McCoy’s father and his family immigrated through Canada then to Erie. McCoy said his parents met at a Polish bar and much of his childhood memories are of eating Polish food, whether it was pierogis, one of his favorites, czarnina, city chicken and other dishes prepared by his mother and grandmother.
“How do you think I got so fat?” McCoy said.
Truth be told, McCoy had difficulties as a child. In the third grade he was 5-foot-5 inches and weighed 180 pounds making him an easy target for classmates to tease and to shout verbal abuses.
“I got my revenge when I started playing football,” McCoy said.
That didn’t come until his sophomore year when McCoy set aside the Twinkies and milkshakes, and found a new, more rewarding passion. McCoy credits the headmaster at the school issuing challenges, in the classroom and, at least for McCoy, on the playing field. By his junior season McCoy was a star and had several colleges recruiting him including Penn State. Cathedral Coach Tony Zambrowski helped McCoy during this recruiting process and he took McCoy on a visit to South Bend. That’s all it took. McCoy was sold.
McCoy entered Notre Dame as a 6-5, 270-pound freshman and was a three-year letter winner (freshmen were not allowed to play on the varsity team then). In his final game as a junior in 1968 he led a defense that held USC’s O.J. Simpson to 55 yards rushing on 22 carries. Simpson would go on to win the Heisman Trophy that season. The next season Notre Dame accepted a bid to the Cotton Bowl to play Texas. It was the first time Notre Dame (and second time overall) competed in a bowl since 1924.

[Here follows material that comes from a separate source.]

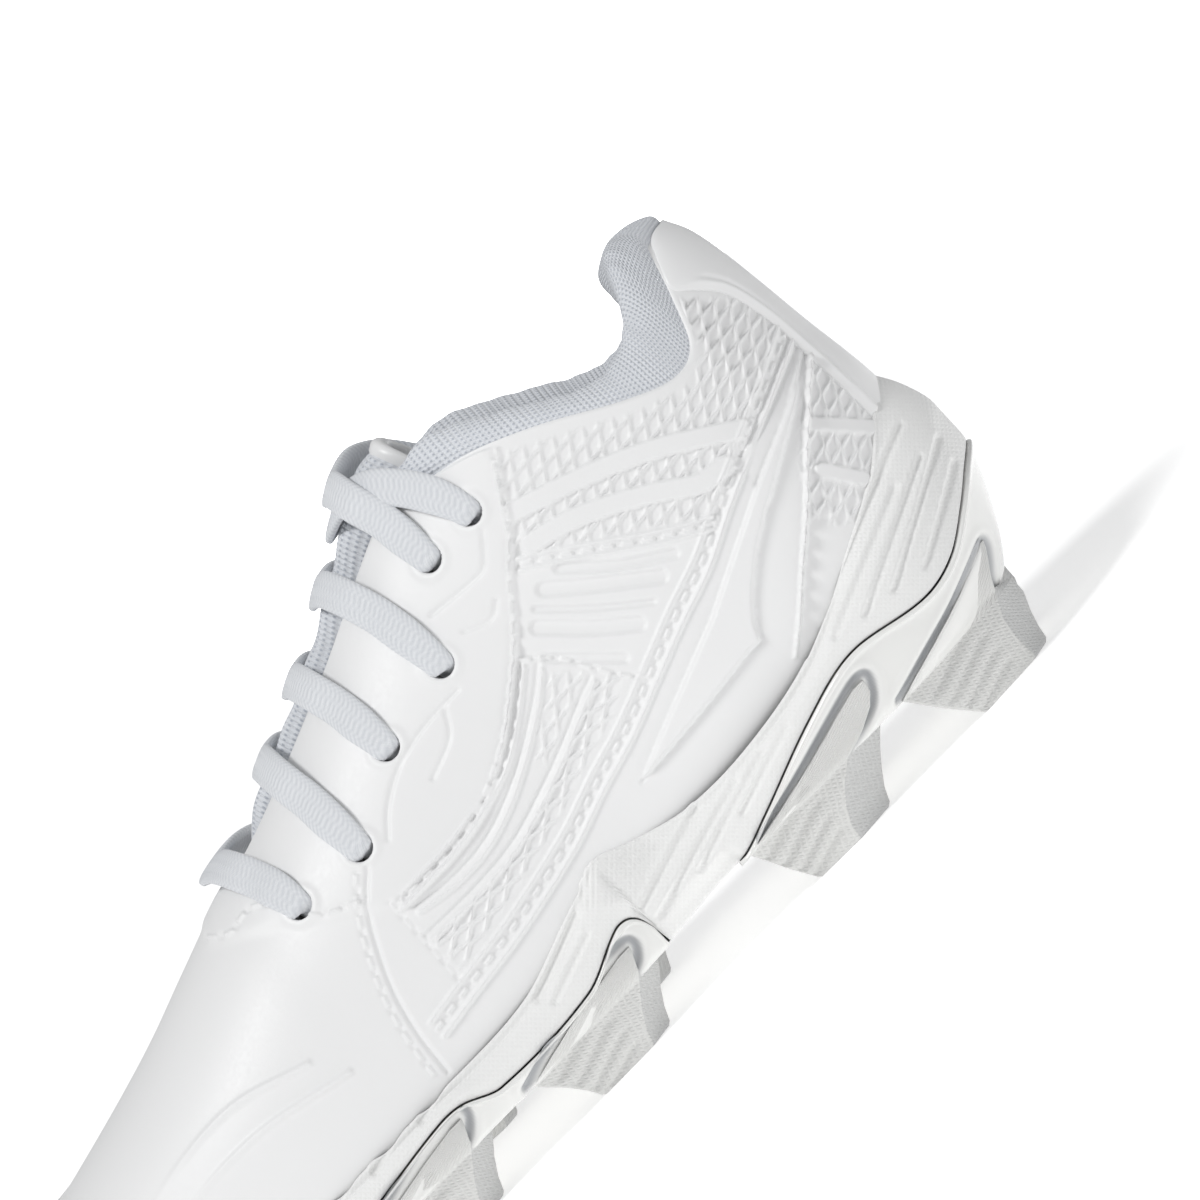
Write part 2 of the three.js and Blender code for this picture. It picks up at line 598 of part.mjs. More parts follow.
// The plates' section at one place: its outer side, and its inner side moved by a clearance.
function plateSection(a, clear) {
  const s = station(Math.abs(a));
  const [edge, lip] = [edgeOut(Math.abs(a)), lineOut(Math.abs(a))];
  const line = Math.max(plateLine(s), soleBase(s) + plateThickness + 1);
  const side = (k, inset, lift) => {
    const point = floorPoint(a, mix(edge, lip, k ** 0.7) - inset, soleBase);
    return point.setZ(mix(point.z, line, k) + lift);
  };
  const upper = (x) => soleBase(x) + plateThickness + clear;
  return {
    line,
    outer: [spinePoint(a, soleBase), floorPoint(a, edge - 7, soleBase),
      floorPoint(a, edge - 0.6, soleBase),
      side(0.12, 0, 0), side(0.5, 0, 0), side(1, 0, 0)],
    inner: [spinePoint(a, upper), floorPoint(a, edge - 7 - clear, upper),
      floorPoint(a, edge - 2.6 - clear, upper),
      side(0.55, flangeThickness + 2 * clear, plateThickness * 0.5 + 1.6 * clear),
        side(1, flangeThickness + 1.7 * clear, clear)],
  };
}
function addPlates() {
  const profile = (a) => {
    const { outer, inner } = plateSection(a, 0);
    return [...outer, ...inner.reverse()];
  };
  const [heelEnd, foreStart] = [heelPlateEnd, forefootPlateStart].map(stationShare);
  const heel = between(0, heelEnd);
  add("heel_plate", tray([...mirrored(heel.slice(1)), ...heel], profile, false), "plate");
  const fore = between(foreStart, 1);
  add("forefoot_plate", tray([...fore, ...mirrored(fore).slice(1)], profile, false), "plate");
}
// 1 where a plate lies under the midsole, 0 in the arch between the plates.
const plated = (s) =>
  1 - THREE.MathUtils.smoothstep(s, heelPlateEnd + 0.4, heelPlateEnd + 3) *
    (1 - THREE.MathUtils.smoothstep(s, forefootPlateStart - 3, forefootPlateStart - 0.4));
function addMidsole() {
  const profile = (a) => {
    const s = station(Math.abs(a));
    const [lip, rim, low] = [lineOut(Math.abs(a)), midsoleRim(s), featherline(s)];
    const above = plateSection(a, gap);
    const arch = plateSection(a, 0).outer.filter((point, i) => i !== 3);
    const bottom = above.inner.map((point, i) => point.lerp(arch[i], 1 - plated(s)));
    const shoulder = above.line + gap;
    const inner = (share) => {
      const z = mix(rim, low + 0.2, share);
      return offsetPoint(a, turnAt(s, z), 1.2 * seat).setZ(z);
    };
    const floorTop = (x) => featherline(x) - 2 * gap - strobelThickness;
    return [
      ...bottom, outlinePoint(a, lip, shoulder), outlinePoint(a, lip * 1.02, mix(rim, shoulder, 0.45)),
      outlinePoint(a, mix(rimOut(Math.abs(a)), lip, 0.45), rim - 0.8),
        outlinePoint(a, rimOut(Math.abs(a)) - 0.4, rim),
      inner(0), inner(0.33), inner(0.67), inner(1),
      floorPoint(a, -3.2, floorTop), floorPoint(a, -9, floorTop), spinePoint(a, floorTop),
    ];
  };
  add("midsole", tray([...mirrored(soleHalf.slice(1)), ...soleHalf], profile, true), "midsole");
}

// Studs: blades that taper from the plate to a flat tip on the ground. Each is placed by the station and
// side of its middle, with its length along the edge, its depth across the sole and the height its tip is
// off the ground.
const studs = {
  heel_rear: { station: 29, length: 27, depth: 16, tip: [12, 8], lean: 1.5, lift: 0 },
  heel_front: { station: 67, length: 27, depth: 15, tip: [11, 8], lean: -1.5, lift: 0 },
  forefoot_rear: { station: 121, length: 24, depth: 15, tip: [13, 8], lean: 0, lift: 0 },
  forefoot_middle: { station: 162, length: 24, depth: 15, tip: [13, 8], lean: 0, lift: 0 },
  forefoot_front: { station: 205, length: 22, depth: 14, tip: [12, 7.5], lean: 0, lift: 0.6 },
};
function studGeometry({ station: place, length, depth, tip, lean, lift }, side) {
  const a = stationShare(place * long);
  const corners = [[-0.5, 0], [-0.36, 1], [0.36, 1], [0.5, 0], [0.3, -0.85], [-0.3, -0.85]];
  const ring = (height, run, reach, shift) =>
    corners.map(([u, v]) => {
      const b = side * stationShare(place * long + shift + u * run);
      return floorPoint(b, edgeOut(a) - 2 - depth / 2 + (v * reach) / 2, height);
    });
  return loft([
    ring((x) => soleBase(x) - gap, length, depth, 0),
    ring((x) => mix(lift, soleBase(x), 0.6), length * 0.72, depth * 0.8, lean * 0.4),
    ring(() => lift, tip[0], tip[1], lean),
  ]);
}
function addStuds() {
  for (const [place, shape] of Object.entries(studs))
    for (const [name, side] of Object.entries(sides)) add(`stud_${place}_${name}`,
      studGeometry(shape, side), "stud");
  // The toe stud lies across the tip of the sole, clear of the ground because the toe springs up.
  const [s, half] = [240 * long, 9];
  const middle = centreLine(stationShare(s));
  const ring = (z, run, reach) =>
    [[-0.5, -0.6], [-0.5, 0.6], [0, 1], [0.5, 0.6], [0.5, -0.6], [0, -1]].map(
      ([u, v]) => new THREE.Vector3(-s - u * run, middle + v * reach, z(s + u * run)));
  add("stud_toe", loft([ring((x) => soleBase(x) - gap, 15, half + 3), ring(() => 3.5, 8, half - 1)]),
    "stud");
}

// Tongue: outer skin, foam and lining, with a binding round its free end. It lies under the facings and
// stands up into the throat between them.
const tongueTop = 77 * long;
const tongueRoot = 160 * long;
const tongueRise = 2.2; // the foam stands this far above the facings' surface in the throat
const tongueDepth = along([[84, 7.8], [95, 5.2]]); // and lies this deep under the facings, below the lace
function tongueHalfTurn(s) {
  return turnFromRidge(s,
    through([[tongueTop, 25], [110 * long, 24], [150 * long, 17], [tongueRoot, 13]])(s));
}
function tongueOut(s, turn) {
  const y = Math.abs(turn) / Math.max(turnFromRidge(s, Math.max(throatHalf(s), 4)), 1e-3);
  const rise = tongueRise * (1 - THREE.MathUtils.smoothstep(s, 140 * long, 152 * long)) -
    4.8 * THREE.MathUtils.smoothstep(s, 137 * long, 151 * long);
  return mix(rise, -tongueDepth(s), THREE.MathUtils.smoothstep(y, 0.25, 0.97));
}
function addTongue() {
  const body = new THREE.Group();
  shoe.add(body);
  const layer = (name, top, thickness, finish) => {
    const at = (u, v) => {
      const s = mix(tongueTop + 4, tongueRoot, u);
      const half = tongueHalfTurn(s);
      return [stationShare(s), mix(-half, half, v)];
    };
    const outer = (u, v) => tongueOut(...(([a, turn]) => [station(a), turn])(at(u, v))) - top;
    add(name, sheet(at, 10, 10, (u, v) => outer(u, v) - thickness, outer), finish, body);
  };
  layer("tongue_cover", 0, tongueSkin, "mesh");
  layer("tongue_foam", tongueSkin + seat, tongueFoam, "foam");
  layer("tongue_lining", tongueSkin + tongueFoam + 2 * seat, tongueSkin, "mesh");
  const middle = (tongueSkin * 2 + tongueFoam + 2 * seat) / 2;
  const binding = steps(16, -1, 1).map((v) => {
    const ring = steps(7, 0, (7 / 8) * 2 * Math.PI).map((angle) => {
      const s = tongueTop + 1.6 - 1.9 * Math.cos(angle);
      const turn = v * tongueHalfTurn(tongueTop + 4);
      return offsetPoint(stationShare(s), turn,
        tongueOut(s, turn) - middle + (middle + 0.2) * Math.sin(angle));
    });
    return ring;
  });
  add("tongue_binding", loft(binding), "upper", body);
}

// Lace: one flat braid. It lies straight across the throat at the four lower rows, crosses between the
// top two, dives into every eyelet from outside, and runs up between the lining and the tongue to its
// next row. Both ends are tucked down inside the outer side.
const laceOver = 1.2 * seat + overlay + gap + laceThickness / 2;
const laceUnder = along([[77,
  leather + stiffener + 3 * seat + 2 * gap + liningThickness + gap + laceThickness / 2 + 0.2],
  [88, leather + seat + liningThickness + gap + laceThickness / 2 + 0.25]]);
const lacePinch = [2.8, 2]; // its width and thickness where it is squeezed through an eyelet
function laceRoute() {
  const route = [];
  const put = (s, turn, out, size,
    inHole = false) => route.push({ a: stationShare(s), turn, out, size, through: inHole });
  const flat = [laceWidth, laceThickness];
  const folded = [3, laceThickness];
  // Through an eyelet: down goes in from outside, up comes out.
  const hole = (row, side, down) => {
    const [s, z] = eyelets[row];
    const depths = [laceOver + 0.1, 0.4, -laceUnder(s) + 0.8];
    for (const out of down ? depths : depths.reverse()) put(s, side * turnAt(s, z), out, lacePinch, true);
  };
  // Over the foot from one eyelet to another, by way of a station on the ridge.
  const over = (from, to, side, ridgeStation, lift) => {
    const [start, end] = [eyelets[from], eyelets[to]];
    for (const t of [0.07, 0.18, 0.33, 0.5, 0.67, 0.82, 0.93]) {
      const near = t < 0.5 ? start : end;
      const toRidge = 1 - Math.abs(2 * t - 1);
      const s = mix(near[0], ridgeStation * long, toRidge ** 1.2);
      const turn = (t < 0.5 ? side : -side) * turnAt(...near) * (1 - toRidge);
      const crown = THREE.MathUtils.smoothstep(toRidge, 0.3, 0.6) * (tongueRise + 0.3 - seat - overlay);
      put(s, turn || 1e-6, laceOver + crown + lift * THREE.MathUtils.smoothstep(toRidge, 0.2, 0.75),
        t > 0.1 && t < 0.9 ? flat : [4.6, 1.7]);
    }
  };
  // Along the inside from one row to another on the same side, bowed down the side by bow.
  const under = (from, to, side, bow) => {
    for (const t of [0.12, 0.35, 0.65, 0.88]) {
      const s = mix(eyelets[from][0], eyelets[to][0], t);
      const z = mix(eyelets[from][1], eyelets[to][1], t) - bow * 4 * t * (1 - t);
      put(s, side * turnAt(s, z), -laceUnder(s), folded);
    }
  };
  const tuck = (row, side, t) => {
    const [s, z] = eyelets[row];
    put(s + 8 * t, side * turnAt(s, z - 4 - 14 * t), -laceUnder(s), folded);
  };
  const { lateral, medial } = sides;
  for (const t of [1, 0.6, 0.2]) tuck(0, lateral, t);
  hole(0, lateral, false);
  over(0, 1, lateral, 90, 0);
  hole(1, medial, true);
  under(1, 3, medial, -2.4);
  hole(3, medial, false);
  over(3, 3, medial, 115, 0);
  hole(3, lateral, true);
  under(3, 5, lateral, -2.4);
  hole(5, lateral, false);
  over(5, 5, lateral, 151, 0);
  hole(5, medial, true);
  under(5, 4, medial, 0);
  hole(4, medial, false);
  over(4, 4, medial, 130, 0);
  hole(4, lateral, true);
  under(4, 2, lateral, 3);
  hole(2, lateral, false);
  over(2, 2, lateral, 100, 0);
  hole(2, medial, true);
  under(2, 0, medial, 3);
  hole(0, medial, false);
  over(0, 1, medial, 85, laceThickness + 0.5);
  hole(1, lateral, true);
  for (const t of [0.2, 0.6, 1]) tuck(1, lateral, t);
  return route;
}
// A flat ribbon through the route. It lies flat on the last's surface, and where it goes through an
// eyelet it keeps the direction of its width from the place before.
function ribbonRings(route) {
  const centres = route.map(({ a, turn, out }) => offsetPoint(a, turn, out));
  let width = null;
  return route.map(({ a, turn, through: inHole, size }, i) => {
    const run = centres[Math.min(i + 1,
      centres.length - 1)].clone().sub(centres[Math.max(i - 1, 0)]).normalize();
    const flat = lastNormal(a, turn).cross(run);
    if (!inHole || !width) {
      if (width && width.dot(flat) < 0) flat.negate();
      width = flat;
    }
    const side = width.clone().addScaledVector(run, -width.dot(run)).normalize();
    const face = run.clone().cross(side);
    return steps(7, 0, 7 / 8).map((share) => {
      const angle = 2 * Math.PI * (share + 1 / 16);
      const round = (value) => Math.sign(value) * Math.abs(value) ** 0.7;
      return centres[i].clone().addScaledVector(side, (round(Math.cos(angle)) * size[0]) / 2)
        .addScaledVector(face, (round(Math.sin(angle)) * size[1]) / 2);
    });
  });
}
function addLace() {
  add("lace", loft(ribbonRings(laceRoute())), "lace");
  // Aglets: stiff tips that carry on from the two tucked ends.
  for (const [name, row] of [["aglet_a", 0], ["aglet_b", 1]]) {
    const [s, z] = eyelets[row];
    const route = [1.03, 1.5, 2.05].map((t) => ({
      a: stationShare(s + 8 * t), turn: sides.lateral * turnAt(s, z - 4 - 14 * t), out: -laceUnder(s),
        size: [2.6, 2],
    }));
    add(name, loft(ribbonRings(route)), "stiffener");
  }
}

addQuarters();
addVamp();
addQuarterLinings();
addFacings();
addHeelTab();
addToeCap();
addStiffeners();
addCollar();
addInsole();
addPlates();
addMidsole();
addStuds();
addTongue();
addLace();

const box = new THREE.Box3().setFromObject(shoe);
shoe.position.set(-(box.min.x + box.max.x) / 2, -(box.min.y + box.max.y) / 2, -box.min.z);

export default shoe;
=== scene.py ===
# %% [markdown]
# # A low cleat shoe in white
#
# A moulded-stud field shoe: a padded, embossed upper of coated synthetic leather on a foam midsole, with
# glossy sole plates and matte studs below. We build the looks round a frame that holds the sizes and the
# moving tongue. Most pieces here are dense sheets shaped by formulas, and the pressed seams, bars and ribs
# are drawn once as a height map in millimetres and then pushed out of the sheets. Carving them by hand
# would take far longer, and a bump map alone would leave the edges flat against the light.

# %% Set up
import json
import math

import bmesh
import bpy
import numpy as np
from mathutils import Matrix, Vector

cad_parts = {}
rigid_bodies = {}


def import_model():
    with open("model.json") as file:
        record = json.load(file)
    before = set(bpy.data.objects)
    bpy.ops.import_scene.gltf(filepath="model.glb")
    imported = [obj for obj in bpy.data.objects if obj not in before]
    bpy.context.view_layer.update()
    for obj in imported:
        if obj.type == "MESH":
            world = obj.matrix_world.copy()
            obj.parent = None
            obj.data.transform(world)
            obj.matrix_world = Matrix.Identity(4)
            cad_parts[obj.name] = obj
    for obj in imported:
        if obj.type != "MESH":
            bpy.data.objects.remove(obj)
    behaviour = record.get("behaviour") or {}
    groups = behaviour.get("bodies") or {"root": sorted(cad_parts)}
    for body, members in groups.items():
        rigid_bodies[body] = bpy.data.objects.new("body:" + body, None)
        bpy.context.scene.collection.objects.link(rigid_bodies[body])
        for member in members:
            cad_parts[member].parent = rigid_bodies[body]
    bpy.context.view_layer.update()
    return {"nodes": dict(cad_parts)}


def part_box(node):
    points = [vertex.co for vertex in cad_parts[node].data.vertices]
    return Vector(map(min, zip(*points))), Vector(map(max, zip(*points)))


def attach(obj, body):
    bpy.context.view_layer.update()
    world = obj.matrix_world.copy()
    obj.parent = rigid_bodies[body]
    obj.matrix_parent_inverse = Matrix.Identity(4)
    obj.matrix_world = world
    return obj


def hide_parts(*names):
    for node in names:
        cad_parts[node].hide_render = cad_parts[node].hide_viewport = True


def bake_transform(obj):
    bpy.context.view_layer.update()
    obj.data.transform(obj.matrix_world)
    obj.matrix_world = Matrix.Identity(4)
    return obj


for leftover in list(bpy.data.objects):
    bpy.data.objects.remove(leftover)
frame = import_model()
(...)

(Texas won that game, 21-17, to win the National Championship).
Among his best memories in the sport are the rivalry games against USC and Michigan State.
After his NFL career McCoy worked in a number of capacities before finding his calling. The catalyst came when his oldest child, Molly, came home from her seventh grade class one day and told her father some of the things taking place in and out of school. McCoy was stunned and appalled by what his daughter told him. He realized there was a culture change, one that he saw was potentially damaging to today’s youth.
“I had one of those epiphanies,” he said. “I knew I had to get involved. I had a platform having played in the NFL.”
Having earned his degree in Economics, McCoy had worked in the corporate world before finding his true calling – ministry.
McCoy began working within Catholic ministries in 1986. He joined Bill Glass Ministries in 1992. Glass was also a lineman in the NFL (Cleveland Browns). McCoy spent 19 years with Glass before founding his own, the Mike McCoy Ministries (mccoy77.com).
Initially, McCoy travelled the globe spreading the word of the Lord. Recently he has limited his travel to North America concentrating on Catholic schools, mainly due to his background.
The mission of his ministry is to help people, particularly young people, to lead a life of purpose and to be strong-willed when faced with negativity. McCoy speaks about the peer pressure and bullying, and to deal with these outside influences with self-confidence in order to achieve true success.